WRITTEN INSTRUCTION: Begin at the first line below and copy each line exactly, ending with the line where "for node in" appears.

SOURCE DATA:

:::

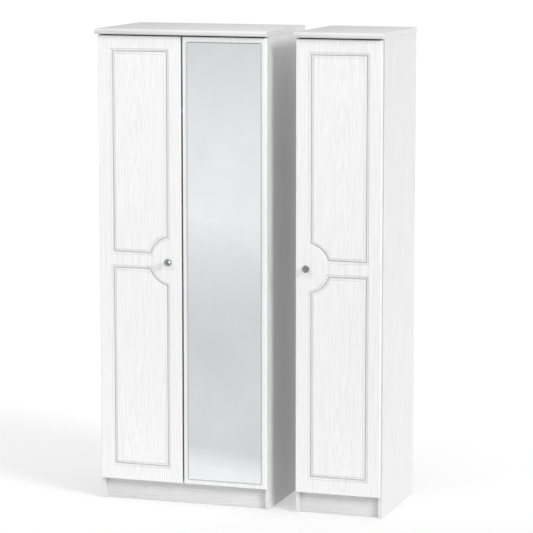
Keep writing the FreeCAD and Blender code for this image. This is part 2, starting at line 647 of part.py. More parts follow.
# ---- the whole wardrobe -------------------------------------------------------------------
def build_wardrobe():
    double = Cabinet("double", DOUBLE_WIDTH, 0.0)
    double.make_hanging_rail()
    double.make_hinge_mounts(right_hand=False)
    double.make_hinge_mounts(right_hand=True)
    double.build()
    double_door_w = (DOUBLE_WIDTH - 2 * DOOR_REVEAL - DOOR_MEETING_GAP) / 2
    make_door("left_door", double, double_door_w, right_hand=False, mirrored_glass=False)
    make_door("mirror_door", double, double_door_w, right_hand=True, mirrored_glass=True)

    single = Cabinet("single", SINGLE_WIDTH, DOUBLE_WIDTH + CABINET_GAP)
    single.make_loose_shelves()
    single.make_hinge_mounts(right_hand=True)
    single.build()
    single_door_w = SINGLE_WIDTH - 2 * DOOR_REVEAL
    make_door("single_door", single, single_door_w, right_hand=True, mirrored_glass=False)


def export_nodes():
    os.makedirs("parts", exist_ok=True)
    for name, solids in nodes.items():
        shape = solids[0] if len(solids) == 1 else Part.makeCompound(solids)
        shape.exportStep(f"parts/{name}.step")


build_wardrobe()
export_nodes()
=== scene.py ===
import json
import math

import bmesh
import bpy
import numpy as np
from bpy.props import FloatProperty, FloatVectorProperty, IntProperty, PointerProperty
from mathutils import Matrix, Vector
from mathutils.geometry import delaunay_2d_cdt


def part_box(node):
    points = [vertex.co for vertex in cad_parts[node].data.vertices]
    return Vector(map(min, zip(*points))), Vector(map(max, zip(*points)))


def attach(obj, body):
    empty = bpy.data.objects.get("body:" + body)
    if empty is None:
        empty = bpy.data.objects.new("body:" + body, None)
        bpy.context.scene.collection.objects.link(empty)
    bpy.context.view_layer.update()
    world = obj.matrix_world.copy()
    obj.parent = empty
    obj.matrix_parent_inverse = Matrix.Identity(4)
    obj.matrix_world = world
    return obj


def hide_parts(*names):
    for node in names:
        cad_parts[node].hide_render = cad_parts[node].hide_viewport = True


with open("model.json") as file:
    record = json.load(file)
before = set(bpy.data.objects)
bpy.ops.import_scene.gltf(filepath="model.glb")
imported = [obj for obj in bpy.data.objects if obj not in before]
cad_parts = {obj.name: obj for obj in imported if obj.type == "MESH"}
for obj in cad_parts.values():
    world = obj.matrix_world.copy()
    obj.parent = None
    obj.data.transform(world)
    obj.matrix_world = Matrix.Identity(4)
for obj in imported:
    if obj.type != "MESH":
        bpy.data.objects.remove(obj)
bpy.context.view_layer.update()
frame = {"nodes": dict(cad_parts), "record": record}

bl_info = {
    "name": "Panelled wardrobe",
    "version": (1, 0, 0),
    "blender": (4, 5, 0),
    "location": "View3D > Sidebar > Wardrobe",
    "description": "Dresses the frame of a two-cabinet wardrobe with moulded doors, a mirror and cut knobs",
    "category": "Add Mesh",
}

MM = 0.001

# Each panelled door: the name its nodes' names start with, and the side its hinges are on.
PANELLED_DOORS = (("left_door", "left"), ("single_door", "right"))
MIRROR_DOOR = "mirror_door"
DOORS = ("left_door", MIRROR_DOOR, "single_door")
CABINETS = ("double", "single")

# Board edges: the rounded front of a top board, its other edges, and the edges of a plinth.
TOP_FRONT_RADIUS = 8.0 * MM
TOP_EASE = 1.2 * MM
PLINTH_EASE = 0.8 * MM

# Heights of the middle of the grain's figure on the panelled doors, the mirror door and the sides.
DOOR_FIGURE = 0.9
MIRROR_FIGURE = 1.3
SIDE_FIGURE = 0.9

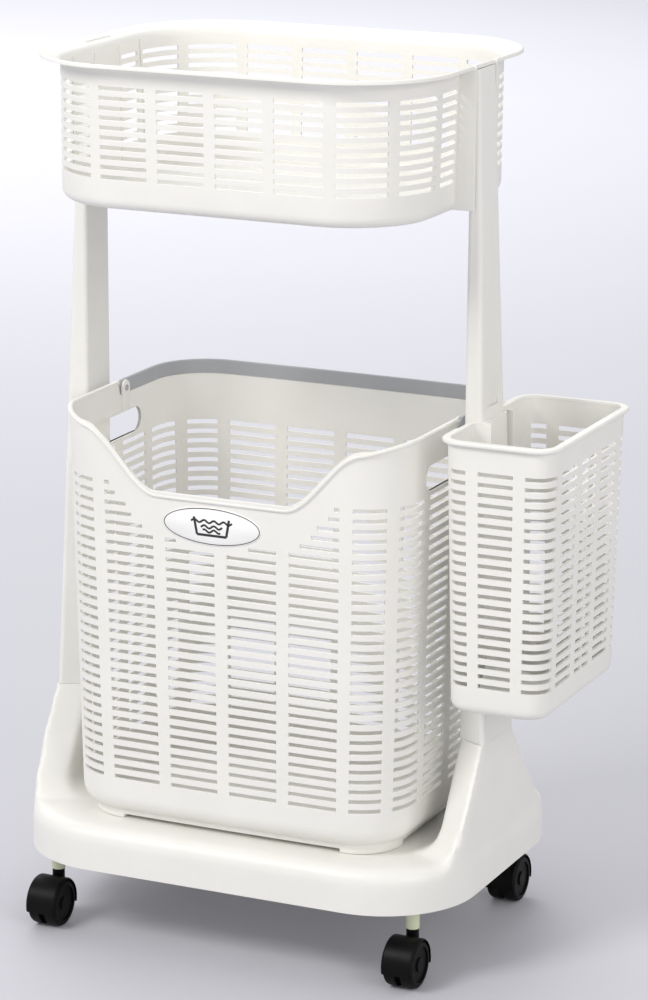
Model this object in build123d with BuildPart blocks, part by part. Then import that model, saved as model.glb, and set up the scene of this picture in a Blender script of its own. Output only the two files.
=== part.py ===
"""Laundry sorter on wheels: a tray base with two posts, three plastic baskets and four twin-wheel casters.

Frame: +X to the right, -Y to the front, +Z up, Z = 0 on the floor. The origin is the middle of the whole
object's footprint, so the trolley's own middle plane lies to the left of it: the side basket sticks out.
"""

import os
from math import atan2, degrees

from build123d import *

os.makedirs("parts", exist_ok=True)

# ---------------------------------------------------------------- driving dimensions (mm)

MID_X = -44.0            # middle plane of the trolley
STACK_Y = -8.0           # middle of the posts and of all three baskets
BASE_Y = 10.0            # middle of the base, which reaches further back than the posts

BASE_W = 456.0
BASE_D = 344.0
BASE_CORNER = 94.0
BASE_BOTTOM = 73.0
DECK_TOP = 115.0
SKIN = 3.0               # wall of the base and of the posts
SEAM_Z = 213.0           # where the posts stand on the risers

POST_INNER_X = 195.5     # inner face of each post, from the middle plane
POST_INNER_D = 46.0
POST_TOP_Z = 842.0
POST_OUT_TOP_X = 204.0   # outer face at the top and at the seam
POST_OUT_SEAM_X = 226.0
POST_OUT_TOP_D = 36.0    # depth of the outer face at the top and at the seam
POST_OUT_SEAM_D = 76.0
RISER_FOOT_INNER_D = 188.0
RISER_FOOT_OUTER_D = 222.0
RISER_FOOT_Z = 100.0     # the risers start inside the deck
RISER_PROUD = 1.0        # by which a riser would pass the base's outline, where it is trimmed
DECK_BLEND = 8.0         # rounding of the deck's edge and of the risers' feet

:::

FINISHED EXERCISE:
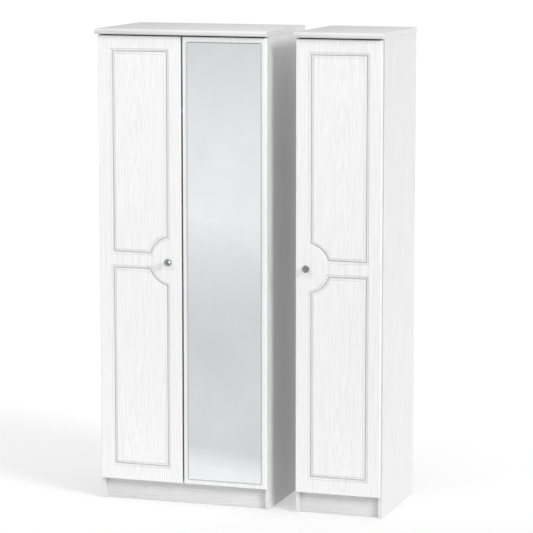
Keep writing the FreeCAD and Blender code for this image. This is part 2, starting at line 647 of part.py. More parts follow.
# ---- the whole wardrobe -------------------------------------------------------------------
def build_wardrobe():
    double = Cabinet("double", DOUBLE_WIDTH, 0.0)
    double.make_hanging_rail()
    double.make_hinge_mounts(right_hand=False)
    double.make_hinge_mounts(right_hand=True)
    double.build()
    double_door_w = (DOUBLE_WIDTH - 2 * DOOR_REVEAL - DOOR_MEETING_GAP) / 2
    make_door("left_door", double, double_door_w, right_hand=False, mirrored_glass=False)
    make_door("mirror_door", double, double_door_w, right_hand=True, mirrored_glass=True)

    single = Cabinet("single", SINGLE_WIDTH, DOUBLE_WIDTH + CABINET_GAP)
    single.make_loose_shelves()
    single.make_hinge_mounts(right_hand=True)
    single.build()
    single_door_w = SINGLE_WIDTH - 2 * DOOR_REVEAL
    make_door("single_door", single, single_door_w, right_hand=True, mirrored_glass=False)


def export_nodes():
    os.makedirs("parts", exist_ok=True)
    for name, solids in nodes.items():
        shape = solids[0] if len(solids) == 1 else Part.makeCompound(solids)
        shape.exportStep(f"parts/{name}.step")


build_wardrobe()
export_nodes()
=== scene.py ===
import json
import math

import bmesh
import bpy
import numpy as np
from bpy.props import FloatProperty, FloatVectorProperty, IntProperty, PointerProperty
from mathutils import Matrix, Vector
from mathutils.geometry import delaunay_2d_cdt


def part_box(node):
    points = [vertex.co for vertex in cad_parts[node].data.vertices]
    return Vector(map(min, zip(*points))), Vector(map(max, zip(*points)))


def attach(obj, body):
    empty = bpy.data.objects.get("body:" + body)
    if empty is None:
        empty = bpy.data.objects.new("body:" + body, None)
        bpy.context.scene.collection.objects.link(empty)
    bpy.context.view_layer.update()
    world = obj.matrix_world.copy()
    obj.parent = empty
    obj.matrix_parent_inverse = Matrix.Identity(4)
    obj.matrix_world = world
    return obj


def hide_parts(*names):
    for node in names:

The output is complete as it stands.